• _Brief_
Identify the lines that contain the string "three" and copy all of them.

• _Supplied information_
^^^^^^^^
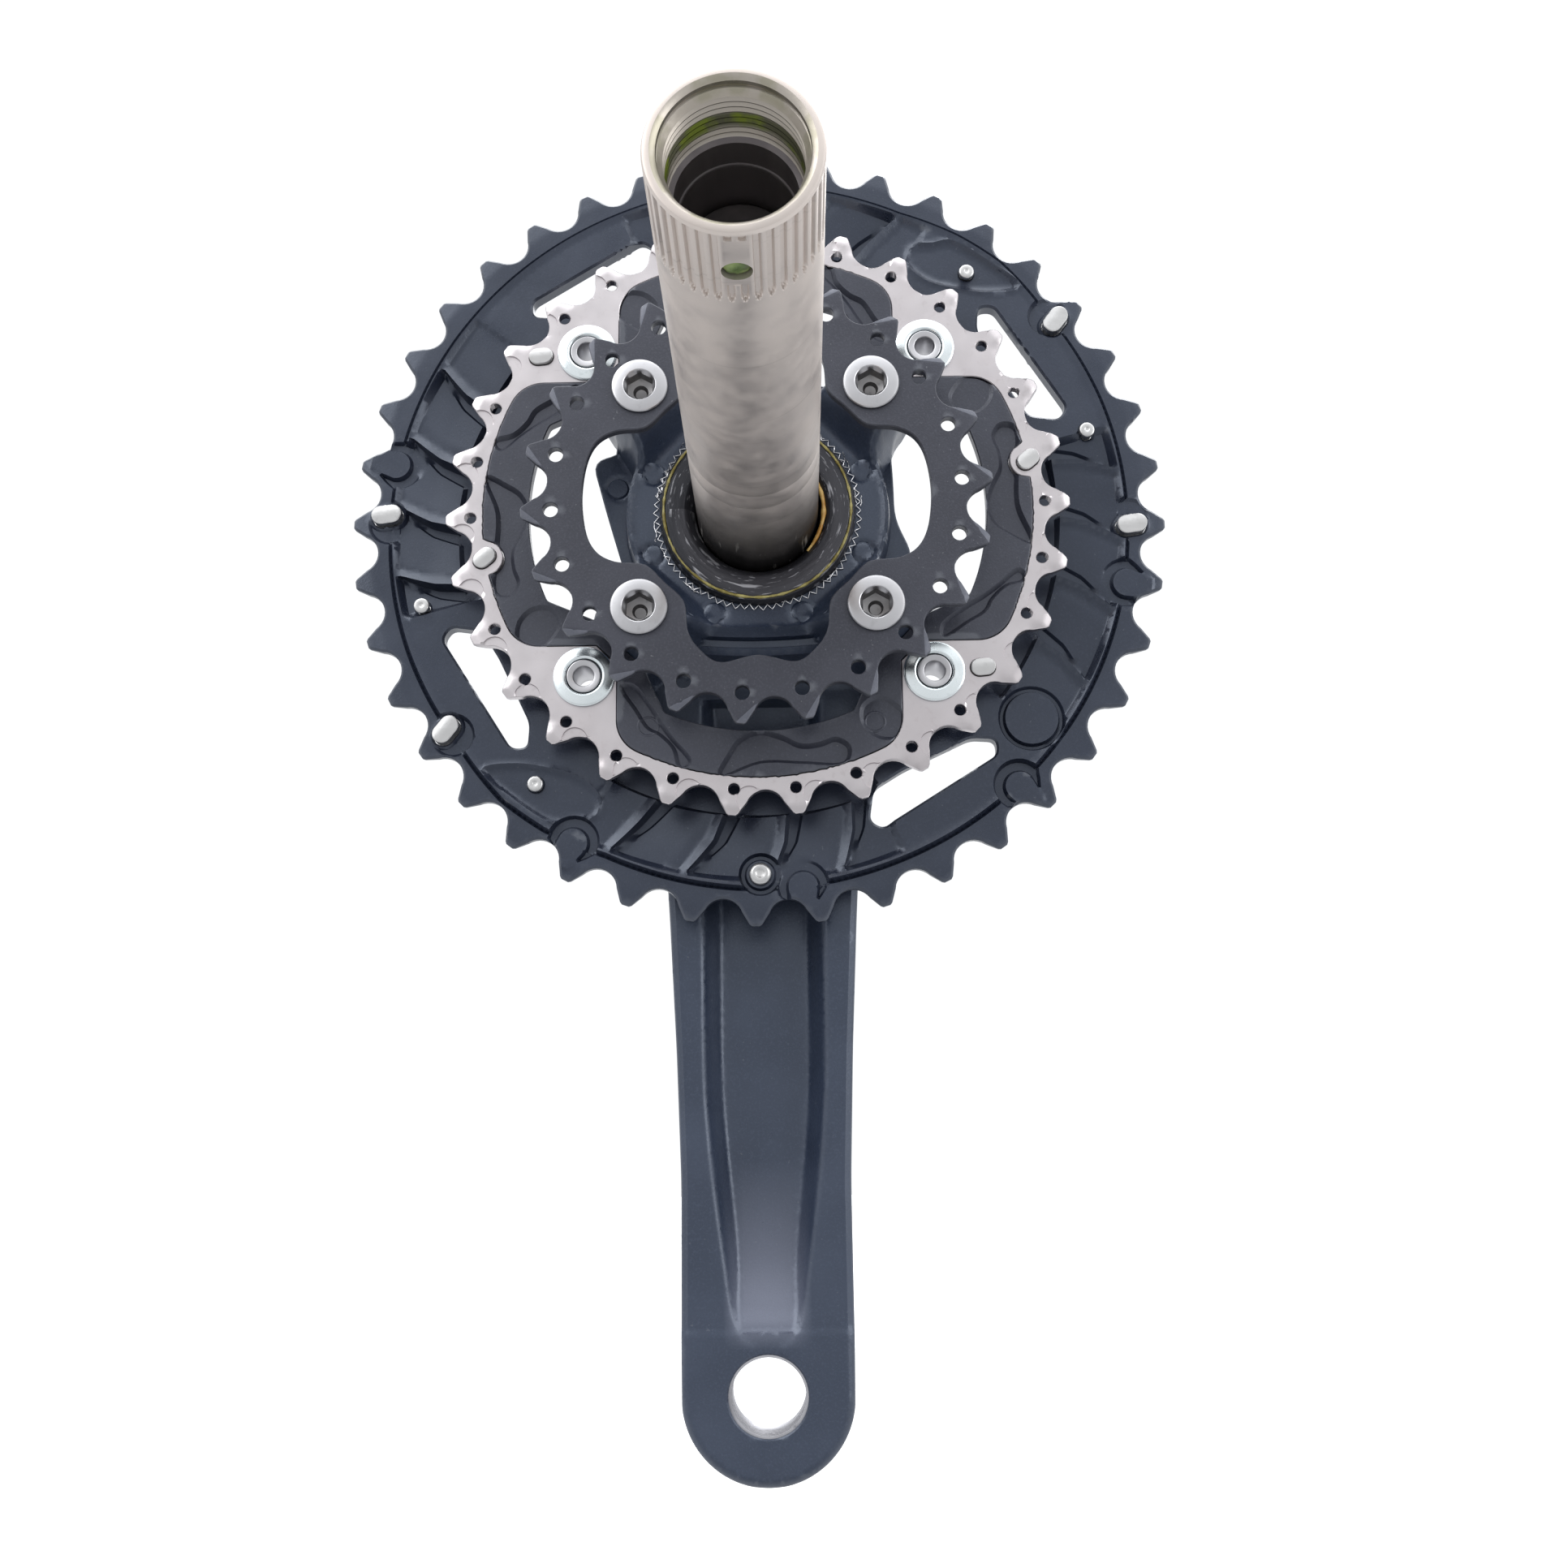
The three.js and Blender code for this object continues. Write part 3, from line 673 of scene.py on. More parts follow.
def toothed_outline(count, first, rise=1.05, tip=0.95):
    """Round roller seats with slightly hollow flanks and a small rounded tip on each tooth."""
    radius = pitch_radius(count)
    step = 360 / count
    half = math.degrees(tip / radius)
    points = []
    for i in range(count):
        tooth = first + i * step
        gap = tooth + step / 2
        seat = polar(radius, gap)
        points.append(polar(radius + rise - 0.35, tooth - half * 1.25))
        points.append(polar(radius + rise, tooth - half * 0.75))
        points.append(polar(radius + rise, tooth + half * 0.75))
        points.append(polar(radius + rise - 0.35, tooth + half * 1.25))
        for swing in np.linspace(-66, 66, 13):
            points.append(polar(ROLLER_SEAT, gap + 180 - swing) + seat)
    return np.array(points)


def tooth_angles(count, first):
    return [first + i * 360 / count for i in range(count)]


def polar_of(x, z):
    return np.hypot(x, z), np.degrees(np.arctan2(z, x)) % 360


def between(angle, low, high):
    """1 between two angles in degrees (low may be negative), with a ramp one degree wide at each end."""
    middle, half = (low + high) / 2, (high - low) / 2
    off = np.abs((angle - middle + 180) % 360 - 180)
    return ramp(-off, -half - 0.5, -half + 0.5)


def bolt_holes(radius, size, sides):
    return [circle(size, sides, polar(radius, a)) for a in SPIDER_ANGLES]


# ---------------------------------------------------------------- large chainring

OUTER_COUNT, OUTER_FIRST = 40, 8.1
OUTER_TEETH_Y = (56.9, 58.9)
OUTER_WEB_Y = (55.9, 59.4)
SLOTS = (32.2, 122.2, 212.2, 302.2)
SLOT_CORNERS = [(-13.2, 65), (-11.6, 67.4), (11.2, 67.4), (13, 65), (10, 61.4), (-4, 58.8), (-10.5, 59.6)]
OUTER_PINS = ((34.8, 52), (178.0, 8), (214.4, 52), (358.6, 8))
OUTER_RIVETS = (15.4, 51.0, 194.0, 230.6)
CATCH_PIN = (-0.3, -72.0)
LUGS = (169.4, 240.6, 276.1, 312.5, 349.4)
BOSS = (67.7, 322.0)
FAN_SPANS = ((-38, 15), (142, 195), (241, 292), (61, 112))
VANE_RADII = (60.0, 66.0, 72.5)
# Crest angle of each vane at the three radii, on half of the ring; the other half is the same turned by 180.
VANE_CRESTS = (
    (-24.6, -25.6, -28.0), (-11.6, -12.7, -15.2), (0.2, -0.9, -3.5), (11.8, 10.6, 8.2),
    (250.6, 248.7, 246.3), (263.1, 261.8, 258.5), (274.6, 273.8, 271.4), (286.9, 285.5, 282.7),
)
FLANK_DEGREES = (1.7, 1.9, 1.4)
VANE_FLOOR, VANE_CREST, GROOVE_END = 56.6, 55.65, 57.8
FAN_FOOT, FAN_RIM = (59.9, 60.7), (72.4, 73.6)
OUTER_TIP = (78.3, 82.0)    # the teeth get thinner between these radii
OUTER_PIN_RADIUS = 75
RIVET_RADIUS = 69.4
GROOVE_DEGREES = (3.3, 2.3, 0.7)
BAND_KNOTS = ((0, 20, 37, 48, 56, 66, 90, 112, 129, 146, 164, 180),
              (74.2, 74.6, 74.7, 76.0, 75.6, 74.4, 74.9, 74.6, 74.5, 74.4, 74.2, 74.2))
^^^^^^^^
• _Worked answer_
The three.js and Blender code for this object continues. Write part 3, from line 673 of scene.py on. More parts follow.
# Crest angle of each vane at the three radii, on half of the ring; the other half is the same turned by 180.